📝 SummarXiv

Abstract

Plasmonic metasurfaces play a crucial role in resonance-driven photocatalytic reactions by effectively enhancing reactivity via localized surface plasmon resonances. Catalytic activity can be selectively modulated by tuning the strength of plasmonic resonances through two primary non-thermal mechanisms: near-field enhancement and hot carrier injection, which govern the population of energetic carrier excited or injected into unoccupied molecular orbitals. We developed a set of polarization-sensitive metasurfaces consisting of elliptical Au-TiO2 nanopillars, specifically designed to plasmonically modulate the reactivity of a model reaction: the photocatalytic degradation of methylene blue.
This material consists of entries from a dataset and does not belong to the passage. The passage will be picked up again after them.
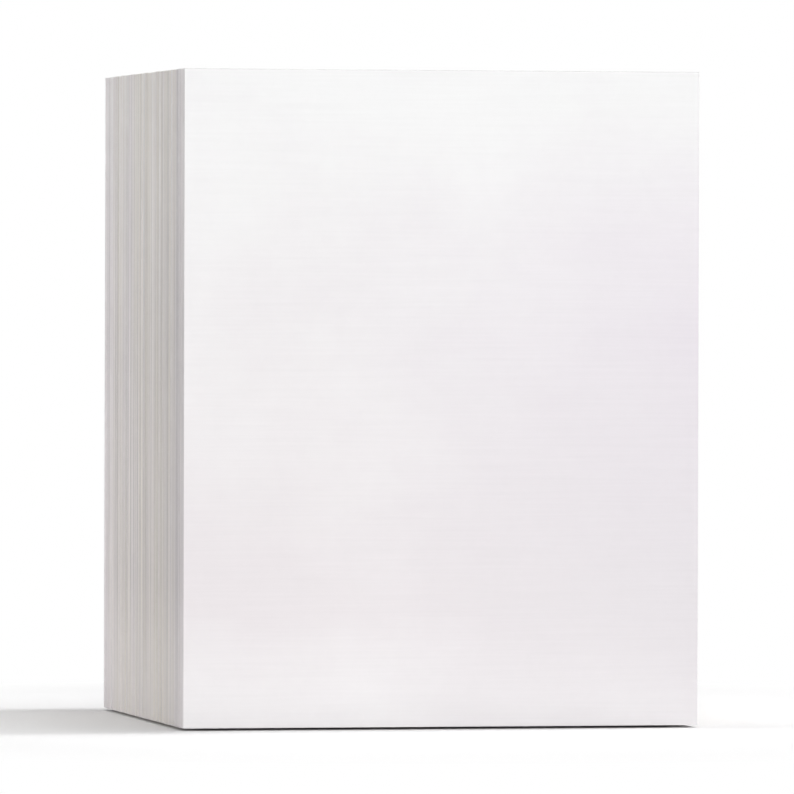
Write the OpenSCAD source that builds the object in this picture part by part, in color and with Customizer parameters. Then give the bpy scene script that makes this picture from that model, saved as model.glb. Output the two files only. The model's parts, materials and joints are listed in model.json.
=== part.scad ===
// Ream of heavy paper: loose sheets, jogged square and standing on their short edge.
// X runs across a sheet, Y through the stack from the front sheet to the back one, and Z up.
// The origin is on the surface that the ream stands on, under the middle of the stack.
// The paper was cut a bundle at a time, so the sheets of a bundle share a height but for a hair.
// Knocking the ream square left each bundle, and each sheet in it, a little to the left or right.

/* [Sheet] */
// Width of a sheet
sheet_w = 203.2; // [100:0.1:450]
// Height of a sheet, standing on its short edge
sheet_h = 254; // [140:0.1:650]
// Thickness of a sheet
sheet_t = 0.36; // [0.08:0.01:0.6]

/* [Ream] */
// Bundles in the ream
bundles = 50; // [4:1:56]
// Sheets in a bundle
bundle_sheets = 10; // [4:1:16]

/* [Edges] */
// Furthest that a bundle strays sideways from the middle of the ream
bundle_stray = 0.2; // [0:0.01:0.6]
// Furthest that a sheet strays sideways from the middle of its bundle
sheet_stray = 0.12; // [0:0.01:0.3]
// Most that a bundle was cut short of the full height
bundle_short = 0.3; // [0:0.01:0.8]
// Most that a sheet was cut short of the height of its bundle
sheet_short = 0.1; // [0:0.01:0.3]
// Which of the possible patterns the strays, cuts and tones follow
pattern = 4; // [1:1:99]

/* [Hidden] */
bundle_t = bundle_sheets * sheet_t;
ream_t = bundles * bundle_t;

// Wide enough to take in every sheet, however far it strays
clear_w = 2 * sheet_w;

// A pattern's numbers, and where the draws of each kind start among them, one for each bundle
pattern_numbers = 1000;
bundle_stray_draws = 0;
bundle_short_draws = 100;
sheet_stray_draws = 200;
tone_draws = 300;
sheet_short_draws = 400;

// Face of a sheet, which shows on the first and last bundles
face_colour = "#F1EDEE";
// Cut edges that catch the light, of middle tone, and a little back in the shade of their neighbours
light_edge_colour = "#D7D3D1";
middle_edge_colour = "#CBC7C4";
shaded_edge_colour = "#BEBAB8";
edge_colours = [light_edge_colour, middle_edge_colour, shaded_edge_colour];

// Name of bundle n, counted from 1 at the front of the ream
function bundle_name(n) = str("sheets_", n < 10 ? "0" : "", n);

// As many values as asked for, from low to high, out of bundle n's own draw of one kind
function draw(low, high, count, kind, n) = rands(low, high, count, pattern * pattern_numbers + kind + n);

// Place of the middle of bundle n across the ream
function bundle_x(n) = draw(-bundle_stray, bundle_stray, 1, bundle_stray_draws, n)[0];

// Height that bundle n was cut to
function bundle_h(n) = sheet_h - draw(0, bundle_short, 1, bundle_short_draws, n)[0];

// Places of the middles of bundle n's sheets across the ream, from the front sheet back
function sheet_places(n) =
    [for (stray = draw(-sheet_stray, sheet_stray, bundle_sheets, sheet_stray_draws, n)) bundle_x(n) + stray];

// Heights of bundle n's sheets, from the front sheet back
function sheet_heights(n) =
    [for (short = draw(0, sheet_short, bundle_sheets, sheet_short_draws, n)) bundle_h(n) - short];

// Points down a row of cut edges: each sheet's edge is a step of its own, one sheet thick
function steps(edges) =
    [for (k = [0:bundle_sheets - 1]) for (end = [0, 1]) [edges[k], (k + end) * sheet_t]];

// Turns a list of points round
function reversed(points) = [for (i = [len(points) - 1:-1:0]) points[i]];

// Bundle n from above, with the left and right edge of every sheet in its own place
module bundle_plan(n) {
    places = sheet_places(n);
    right_edges = [for (place = places) place + sheet_w / 2];
    left_edges = [for (place = places) place - sheet_w / 2];
    polygon(concat(steps(right_edges), reversed(steps(left_edges))));
}

// Bundle n from the side, lying down: the top edge of every sheet at its own height, and all bottoms in line
module bundle_side(n) {
    polygon(concat(steps(sheet_heights(n)), [[0, bundle_t], [0, 0]]));
}

// Colour that bundle n shows: a face at the front and back of the ream, and only cut edges between
function bundle_colour(n) =
    n == 1 || n == bundles ? face_colour : edge_colours[edge_tone(n)];

// Which of the edge colours bundle n has
function edge_tone(n) = floor(draw(0, len(edge_colours), 1, tone_draws, n)[0]) % len(edge_colours);

// Bundle n, behind the bundles before it and standing on the same surface
module bundle(n) {
    color(bundle_colour(n))
        translate([0, (n - 1) * bundle_t - ream_t / 2, 0])
            intersection() {
                linear_extrude(height = sheet_h) bundle_plan(n);
                rotate([0, -90, 0])
                    linear_extrude(height = clear_w, center = true) bundle_side(n);
            }
}

for (n = [1:bundles]) {
    bundle(n);
}
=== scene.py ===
"""Finish, light and view of a ream of heavy paper: five hundred loose sheets on their short edge.

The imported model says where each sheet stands. Every bundle of ten sheets becomes one piece, in which
each sheet is a closed slab of its own, with pressed cut edges that lean and waver by hairs.
X runs across a sheet, Y through the ream from the front sheet to the back one, and Z up, all in metres.
"""

import json
import logging
import math
from dataclasses import dataclass
from enum import Enum
from typing import Any

import bpy
import numpy as np
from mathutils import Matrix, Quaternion, Vector


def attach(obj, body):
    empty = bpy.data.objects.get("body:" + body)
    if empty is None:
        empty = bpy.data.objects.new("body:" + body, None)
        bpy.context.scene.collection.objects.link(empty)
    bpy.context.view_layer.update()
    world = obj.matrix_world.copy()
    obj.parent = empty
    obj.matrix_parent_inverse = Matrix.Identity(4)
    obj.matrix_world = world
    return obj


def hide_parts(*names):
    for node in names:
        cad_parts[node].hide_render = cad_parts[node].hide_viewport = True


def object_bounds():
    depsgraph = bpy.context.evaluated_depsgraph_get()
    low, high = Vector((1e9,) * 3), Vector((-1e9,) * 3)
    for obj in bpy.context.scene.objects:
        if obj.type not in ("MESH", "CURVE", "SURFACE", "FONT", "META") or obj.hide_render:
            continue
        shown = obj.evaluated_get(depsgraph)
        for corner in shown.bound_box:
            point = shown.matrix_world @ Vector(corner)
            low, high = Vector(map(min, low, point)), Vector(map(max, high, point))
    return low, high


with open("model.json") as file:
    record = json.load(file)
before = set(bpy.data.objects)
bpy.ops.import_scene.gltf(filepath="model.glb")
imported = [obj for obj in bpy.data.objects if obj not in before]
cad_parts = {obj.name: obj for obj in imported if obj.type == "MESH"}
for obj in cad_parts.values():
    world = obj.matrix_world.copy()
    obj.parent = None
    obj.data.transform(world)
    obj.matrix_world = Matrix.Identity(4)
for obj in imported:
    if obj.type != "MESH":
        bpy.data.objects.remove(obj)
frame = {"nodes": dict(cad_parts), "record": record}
packed_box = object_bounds()

BODY = "root"
PHOTO_SIDE = 794  # pixels
MM = 0.001
X, Y, Z = range(3)
LEVEL_DIGITS = 6  # decimals of a metre to which two levels are told apart
FACING = 0.9  # how far a normal reaches along an axis, at least, where a flat side faces along it
MOSTLY = 0.5  # the same, where a side faces more that way than any other
WHITE = (1.0, 1.0, 1.0, 1.0)

log = logging.getLogger("ream")

Numbers = tuple[float, ...]


def linear(hex_colour: str) -> Numbers:
    """Turn a colour as it is seen on a screen into the linear one that a shader takes.

    Args:
        hex_colour: Red, green and blue, such as "F1EDEE".

    Returns:
        Linear red, green and blue, and 1 for alpha.
    """
    shares = [int(hex_colour[i : i + 2], 16) / 255 for i in (0, 2, 4)]
    # The usual curve of screens, which is straight near black and a power above that.
    return (*((s / 12.92) if s <= 0.04045 else ((s + 0.055) / 1.055) ** 2.4 for s in shares), 1.0)


def direction(azimuth: float, elevation: float) -> Vector:
    """Return the way from the ream to something seen at these angles.

    Args:
        azimuth: Degrees round the ream, 0 in front of it and 90 on its right.
        elevation: Degrees up from level.

    Returns:
        The direction, one metre long.
    """
    around, up = math.radians(azimuth), math.radians(elevation)
    return Vector((math.sin(around) * math.cos(up), -math.cos(around) * math.cos(up), math.sin(up)))


class Value:
    """An output of a node that holds one number, which adds Math nodes when it is reckoned with."""

    def __init__(self, graph: "Graph", socket: bpy.types.NodeSocket) -> None:
        """Keep the socket and the graph that it is in."""
        self.graph = graph
        self.socket = socket

    def maths(self, operation: str, *others: Any) -> "Value":
        """Reckon with this value first.

        Args:
            operation: What the Math node does, such as "ADD".
            others: The values or numbers that come after this one.

        Returns:
            The result.
        """
        return self.graph.maths(operation, self, *others)

    def __add__(self, other: Any) -> "Value":
        """Return this value plus the other."""
        return self.maths("ADD", other)

    def __sub__(self, other: Any) -> "Value":
        """Return this value less the other."""
        return self.maths("SUBTRACT", other)

    def __rsub__(self, other: Any) -> "Value":
        """Return the other less this value."""
        return self.graph.maths("SUBTRACT", other, self)

    def __mul__(self, other: Any) -> "Value":
        """Return this value times the other."""
        return self.maths("MULTIPLY", other)

    def __truediv__(self, other: Any) -> "Value":
        """Return this value over the other."""
        return self.maths("DIVIDE", other)

    __radd__ = __add__
    __rmul__ = __mul__

    def ramp(self, low: float, high: float) -> "Value":
        """Return 0 where this value is at low, 1 where it is at high, and even shares between.

        Args:
            low: Where the ramp starts. It may be the greater of the two.
            high: Where the ramp ends.

        Returns:
            The share, held between 0 and 1.
        """
        return ((self - low) / (high - low)).maths("MAXIMUM", 0.0).maths("MINIMUM", 1.0)

    def swing(self, width: Any) -> "Value":
        """Turn a share from 0 to 1 into a swing of this width, half of it to either side of nought."""
        return (self - 0.5) * width

    def step(self) -> "Value":
        """Return the middle of the step that this value is on, where steps are one wide: 2.5 for 2.8."""
        return self.maths("FLOOR") + 0.5

    def by_turns(self) -> "Value":
        """Return -1 on the first step, 1 on the next and so on, where this value is a step's middle."""
        return (self / 2).maths("FRACT").swing(4)


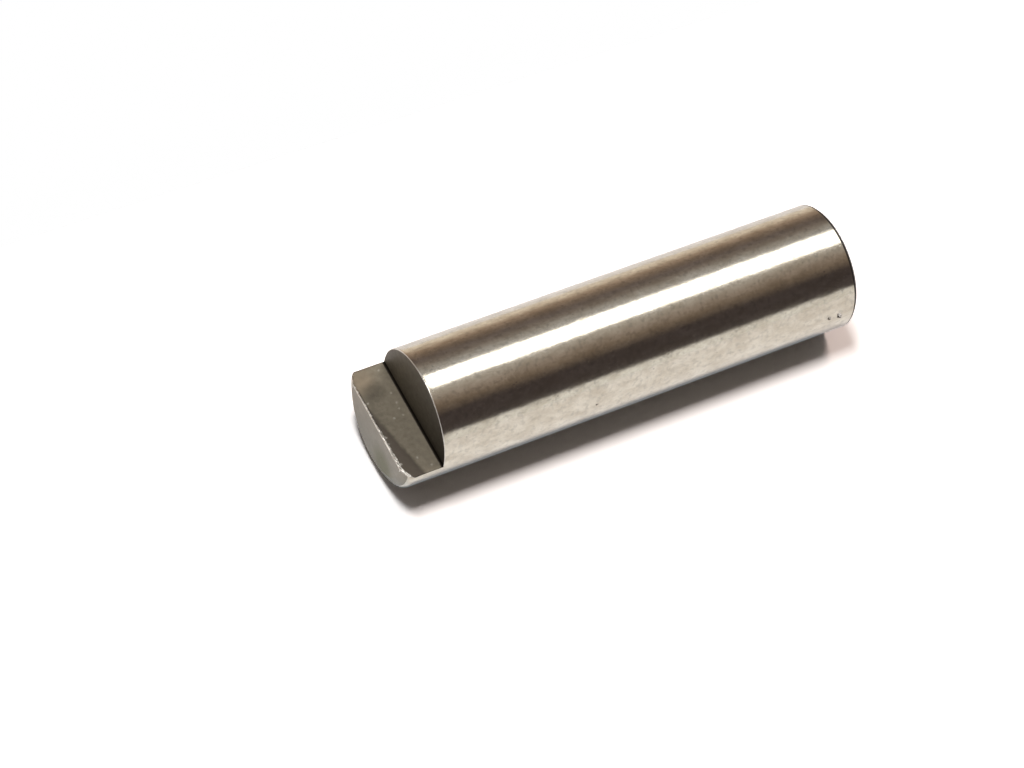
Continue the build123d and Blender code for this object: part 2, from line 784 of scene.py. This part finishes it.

Surface-enhanced Raman spectroscopy reveals a polarization-dependent reaction yield in real-time, modulating from 4.7 (transverse electric polarization) to 9.98 (transverse magnetic polarization) in 10 s period, as quantified by the integrated area of the 480 cm-1 Raman peak and correlated with enhanced absorption at 633 nm. The single metasurface configuration enables continuous tuning of photocatalytic reactivity via active control of plasmonic resonance strength, as evidenced by the positive correlation between measured absorption and product yield. This dynamic approach provides a route to selectively enhance or suppress resonance-driven reactions, which can be further leveraged to achieve selectivity in multibranch reactions, guiding product yields toward desired outcomes.